The Beatles, Bill Gates and Singapore schools

Posted By: Amran on July 27, 2009 at 10:55 am

“In Hamburg, we had to play for eight hours.”

- John Lennon

Singapore Educational Consultants Outliers Malcolm Gladwell The Beatles, Bill Gates and Singapore schoolsI have just read a book called “The Outliers: the story of success” (click cover on the right), written by Malcolm Gladwell. The book is a study of success. The writer tries to zero on the factors that leads to success. One of these factors is what he calls the “10,000-hour rule”. In his book, he quoted neurologist, Daniel Levitin, who said:

“The emerging picture from such studies is that ten thousand hours of practice is required to achieve the level of mastery associated with being world-class expert – in anything…In study after study, of composers, basketball players, fiction writers, ice-skaters, concert pianists, chess players, master criminals, and what have you, this number comes up again and again.”

Levitin was again quoted to say:

“…no one has yet to found a case in which true world-class expertise was accomplished in less time. It seems that it takes the brain this long to assimilate all that it needs to know to achieve true mastery.”

The Beatles, perhaps, the greatest band the world has ever seen, paid their dues in the strip clubs where they played for hours on end. John Lennon described this in an interview:

“We got better and got more confidence. We couldn’t help it with all the experience playing all night long. It was handy them being foreign. We had to try even harder, put our heart and soul into it, to get ourselves over.

In Liverpool, we’d only ever done one-hour sessions, and we just used to do our best numbers, the same ones, at every one. In Hamburg, we had to play for eight hours so we really had to find a new way of playing.”

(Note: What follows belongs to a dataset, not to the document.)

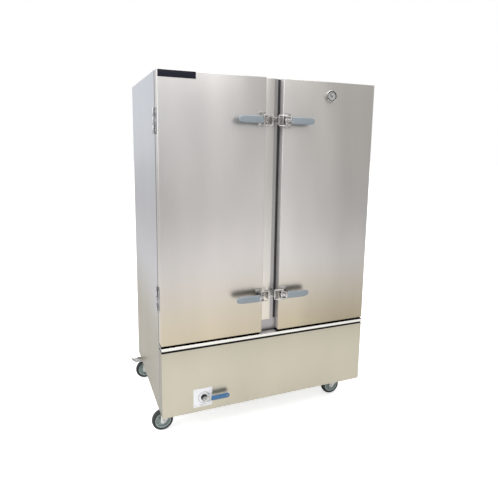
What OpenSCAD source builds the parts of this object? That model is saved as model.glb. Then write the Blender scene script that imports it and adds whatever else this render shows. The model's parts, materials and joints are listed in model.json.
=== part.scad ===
// Two-door steam and proofing cabinet on casters.
// x runs right from the body's left side, y runs back from the door faces and z runs up
// from the underside of the body. in_place() then moves the whole cabinet so that its
// origin is on the floor, in the middle of its outline.

/* [Body] */
// Width of the steel body
cabinet_w = 1034; // [960:1:1250]
// Depth of the body behind the doors
body_d = 660; // [600:1:800]
// Height of the steel body without its casters
cabinet_h = 1500; // [1300:1:1800]
// Height of the lower front panel
base_h = 311; // [280:1:330]
// Thickness of the insulated walls
wall_t = 50; // [44:1:60]
// Thickness of the stainless sheet
skin_t = 1.2; // [1:0.1:2]
// Depth of the door frame's tubes
frame_d = 25; // [20:1:35]
// Wall thickness of the frame tubes and the chassis sheet
tube_t = 1.5; // [1.2:0.1:2.5]
// Height of the frame rail above the top of the opening
top_rail_h = 45; // [40:1:60]
// Height of the frame rail below the opening
bottom_rail_h = 52; // [46:1:60]

/* [Doors] */
// Thickness of each door
door_t = 50; // [40:1:60]
// Width of the left door
left_door_w = 471; // [430:1:520]
// Width of the gap between the two doors
centre_gap = 84; // [76:1:110]
// Gap between the lower panel and the doors
under_gap = 28; // [26:1:50]
// Thickness of the door gaskets
gasket_t = 4.8; // [4:0.1:8]
// Width of the door gaskets
gasket_w = 11; // [8:1:12]
// Distance from a door's edge to its gasket
gasket_inset = 3; // [2:0.5:4]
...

Pete Best, who was the Beatles drummer at the time, was quoted as saying:

“We played seven nights a week (emphasis mine). At first we played almost non-stop till twelve-thirty, when it closed, but as we got better the crowds stayed till two most mornings.”

The last word perhaps about the effect of their time in Hamburg is from Phil Norman who wrote their biography, Shout!” He wrote:

“They were no good on stage when they went there and they were very good when they came back….They learned not only stamina. They had to learn an enormous amount of numbers – cover versions of everything you can think of, not just rock and roll, a bit of jazz too. They weren’t disciplined on stage at all before that. But when they came back, they sounded like no one else. It was the making of them.”

What about Bill Gates? He started doing real-time programming since he was an eight-grader back in 1968. Gates said this about that period:

“It was my obsession… I skipped athletics. I went up there (Information Services Inc.) at night. We were programming on weekends. It would be a rare week that we wouldn’t get twenty or thirty hours in.”

By the time he dropped out of Harvard, Gates had been programming non-stop for seven years. As Gladwell puts it, “He was way past ten thousand hours.” We all know who Bill Gates is today.

What about Singapore schools? We make our students sit quietly for hours for much of the school year. We discourage them from asking too much or being curious for most of their time in school. We also teach them to wait for notes and answers. We also trained them to work for individual success. We drill them fully for the examinations for hours. We do these for at least ten years until they are sixteen.

We all know how well our students do in examinations and international surveys like TIMSS!

But, with the ten thousand hours spent on such things, will the Singapore student be able to acquire the soft skills required for life? Will they be creative problem-solvers? Will they be able to learn independently? I believe we know the answers to these questions.

Seems like Marshall McLuhan is right. “The medium is the message”. But at least we have something in common with the Beatles and Bill Gates.